Well let's see here. How shall we characterize the competition:
IE: internal browser on the desktop OS that has 95% marketshare worldwide. Key part of how they drive users and webmasters to the rest of their products. Vendor headquarters: USA. Check.
Firefox: open-source but *surprise* - Mozilla has as much revenue as Opera does. ($70 Million last year) God forbid they actually draw attention to that. Their evangelism takes a different form. Vendor headquarters: USA. Check.
Safari: internal browser on the 2nd most popular desktop OS, by the company which sells 1/10 of all personal computer hardware in the world. Piggybacked on the software utility that runs the most popular music players in the world. No one's going to replace Safari any time soon. Vendor headquarters: USA. Check.
Chrome: another free browser by the new behemoth on the block, who has money coming out of their ears. They certainly don't need Chrome revenue, but it helps them take over the world anyway. Vendor headquarters: USA. Check.
Opera: the only browser offered by a company whose sole business is web-browsers, which actually relies on the revenue for same to stay afloat.
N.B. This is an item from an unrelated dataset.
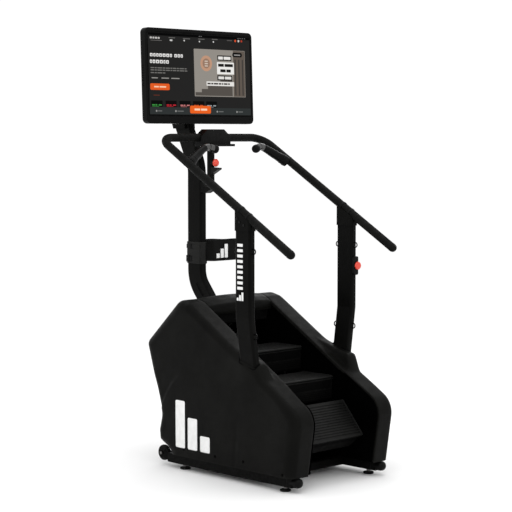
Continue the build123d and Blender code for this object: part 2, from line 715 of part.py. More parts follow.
for name, x, y, z in (("estop_button_console", 0, 797, 1511), ("estop_button_post", POST_X, POST_Y - POST_L / 2 - 15.2, 1008)):
    with BuildPart() as button:
        with BuildSketch(Plane.XY):
            with BuildLine():
                Polyline((0, -9), (7.9, -9), (7.9, 6), (18.5, 6), (20, 9), (19.2, 14), (14, 19), (7, 21), (0, 21.5), close=True)
            make_face()
        revolve(axis=Axis.Y)
    moved = button.part.moved(Location((x, FRONT + y, z)) * Rot(0, 0, 180))
    with BuildPart() as button_placed:
        add(moved)
    save(button_placed, name)

# ------------------------------------------------------------------ mast and what it carries
with BuildPart() as mast:
    pts = [Vector(0, FRONT + y, z) for y, z in MAST_PATH]
    with BuildLine():
        path = FilletPolyline(*pts, radius=[150, 150])
    d0 = (pts[1] - pts[0]).normalized()
    with BuildSketch(Plane(origin=pts[0], x_dir=(1, 0, 0), z_dir=d0)):
        RectangleRounded(MAST_W, MAST_L, 9)
        RectangleRounded(MAST_W - 6, MAST_L - 6, 6, mode=Mode.SUBTRACT)
    sweep()
save(mast, "mast")

tilt = radians(SCREEN_TILT)
SCREEN_PLANE = Plane(origin=(0, FRONT + SCREEN_C[0], SCREEN_C[1]), x_dir=(1, 0, 0), z_dir=(0, -cos(tilt), sin(tilt)))
with BuildPart() as screen_housing:
    with BuildSketch(SCREEN_PLANE.offset(-SCREEN_T)):
        RectangleRounded(SCREEN_W, SCREEN_H, 25)
    extrude(amount=SCREEN_T)
    fillet(screen_housing.faces().sort_by(Axis.Y)[-1].edges(), 14)
    fillet(screen_housing.faces().sort_by(Axis.Y)[0].outer_wire().edges(), 3)
    with BuildSketch(SCREEN_PLANE.offset(-2.4)):
        with Locations((0, 10.5)):
            RectangleRounded(GLASS_W + 0.8, GLASS_H + 0.8, 4.4)
    extrude(amount=5, mode=Mode.SUBTRACT)
    # hinge lugs on the back
    for x in (-46, 38):
        with BuildSketch(side_plane(x)):
            with BuildLine():
                Polyline(P(938, 1965), P(938, 1905), P(985, 1921), P(997, 1935), P(985, 1949), close=True)
            make_face()
            with Locations(P(*TILT_AXIS)):
                Circle(6.05, mode=Mode.SUBTRACT)
        extrude(amount=8)
save(screen_housing, "screen_housing")

with BuildPart() as screen_glass:
    with BuildSketch(SCREEN_PLANE.offset(-2.3)):
        with Locations((0, 10.5)):
            RectangleRounded(GLASS_W, GLASS_H, 4)
    extrude(amount=2)
save(screen_glass, "screen_glass")

with BuildPart() as screen_bracket:
    with BuildSketch(side_plane(-36)):
        with BuildLine():
            Polyline(P(984, 1684), P(1072, 1684), P(1085, 1716), P(1075, 1760), P(1030, 1880), P(1010, 1948), P(985, 1950),
                     P(970, 1935), P(985, 1915), P(990, 1760), close=True)
        make_face()
        with Locations(P(*TILT_AXIS)):
            Circle(6, mode=Mode.SUBTRACT)
    extrude(amount=72)
    # socket for the mast's end
    add(Plane(origin=(0, FRONT + 1016, 1675.6), x_dir=(1, 0, 0), z_dir=(0, 0.4164, 0.9092))
        * Box(MAST_W + 0.4, MAST_L + 0.4, 115.4, mode=Mode.PRIVATE), mode=Mode.SUBTRACT)
    # pin of the tilt hinge
    with BuildSketch(side_plane(-50)):
        with Locations(P(*TILT_AXIS)):
            Circle(6)
    extrude(amount=100)
save(screen_bracket, "screen_bracket")

HOLD_Z0, HOLD_Z1 = 1007.0, 1112.0
with BuildPart() as accessory_holder:
    with BuildSketch(Plane.XY.offset(HOLD_Z0)):
        with Locations((0, FRONT + 931)):
            RectangleRounded(MAST_W + 8, MAST_L + 8, 12)
        with Locations((134, FRONT + 893)):
            SlotOverall(236, 76)
        with Locations((134, FRONT + 893)):
            SlotOverall(229, 69, mode=Mode.SUBTRACT)
        with Locations((0, FRONT + 931)):
            RectangleRounded(MAST_W + 0.3, MAST_L + 0.3, 9, mode=Mode.SUBTRACT)
    extrude(amount=HOLD_Z1 - HOLD_Z0)
    with BuildSketch(Plane.XY.offset(HOLD_Z0)):
        with Locations((134, FRONT + 893)):
            SlotOverall(232, 72)
        with Locations((0, FRONT + 931)):
            RectangleRounded(MAST_W + 0.3, MAST_L + 0.3, 9, mode=Mode.SUBTRACT)
    extrude(amount=4)
save(accessory_holder, "accessory_holder")

# ------------------------------------------------------------------ anchor rings and fasteners
with BuildPart() as anchor_rings:
    for s in (-1, 1):
        for z in (710.0, 1110.0):
            for f in (-1, 1):
                face_y = FRONT + POST_Y + f * POST_L / 2
                ring = Pos(s * post_x(z), face_y + f * 7, z) * (Rot(0, 90, 0) * Torus(12, 1.8, mode=Mode.PRIVATE))
                cut = Pos(s * post_x(z), face_y - f * 19.95, z) * Box(40, 40, 60, mode=Mode.PRIVATE)
                add(ring - cut)
save(anchor_rings, "anchor_rings")

SCREWS = [(-15, 86), (235, 110), (431, 107), (660, 110)]
with BuildPart() as cover_screws:
    for s in (-1, 1):
        for y, z in SCREWS:
            with BuildSketch(side_plane(s * HALF_W if s > 0 else -HALF_W - 2)):
                with Locations(P(y, z)):
                    Circle(4.5)
                    RegularPolygon(2, 6, mode=Mode.SUBTRACT)
            extrude(amount=2)
save(cover_screws, "cover_screws")

with BuildPart() as post_bolts:
    for s in (-1, 1):
        x0 = s * (POST_X + POST_W / 2 + 4.5) if s > 0 else s * (POST_X + POST_W / 2 + 4.5) - 2.5
        for y, z in ((-14, 1232), (14, 1246), (30, 1262)):
            with BuildSketch(side_plane(x0)):
                with Locations(P(POST_Y + y, z)):
                    Circle(5)
                    RegularPolygon(2.5, 6, mode=Mode.SUBTRACT)
            extrude(amount=2.5)
save(post_bolts, "post_bolts")
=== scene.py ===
import json
import math

import bpy
import bmesh
import numpy as np
from mathutils import Matrix, Vector, geometry


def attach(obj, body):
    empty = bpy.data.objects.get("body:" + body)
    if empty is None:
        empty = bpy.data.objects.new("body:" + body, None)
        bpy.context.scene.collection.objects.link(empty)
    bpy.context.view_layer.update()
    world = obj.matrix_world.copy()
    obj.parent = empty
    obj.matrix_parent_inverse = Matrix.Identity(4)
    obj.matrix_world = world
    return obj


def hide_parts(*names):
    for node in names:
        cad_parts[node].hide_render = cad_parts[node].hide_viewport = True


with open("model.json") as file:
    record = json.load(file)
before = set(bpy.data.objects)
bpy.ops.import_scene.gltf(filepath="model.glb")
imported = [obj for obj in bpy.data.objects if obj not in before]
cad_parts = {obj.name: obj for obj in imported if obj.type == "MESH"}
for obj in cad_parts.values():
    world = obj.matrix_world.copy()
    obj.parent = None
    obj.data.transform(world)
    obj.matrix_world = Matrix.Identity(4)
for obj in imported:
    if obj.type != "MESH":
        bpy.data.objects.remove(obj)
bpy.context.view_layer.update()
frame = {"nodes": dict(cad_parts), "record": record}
NODES = frame["nodes"]
FY = -0.477          # Y of the front feet in the row frame
SCN = bpy.context.scene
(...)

Vendor headquarters: Norway. (Otherwise known as Europe) Check.
Now is it any surprise why Opera is the only obvious player here that would be A) inclined and B) have any credibility when it comes to making a case in a European court against Microsoft's Windows browser monopoly? They are literally the only company of all of them that really does rely on browser revenue to stay afloat. They are also the only European company represented here. (They are in the EEA, though not the EU)
So I say: DUH. Heckle Opera all you want, there are a lot of fairly obvious (to me) reasons why they *should* be the key petitioner in a European antitrust decision concerning Internet Explorer.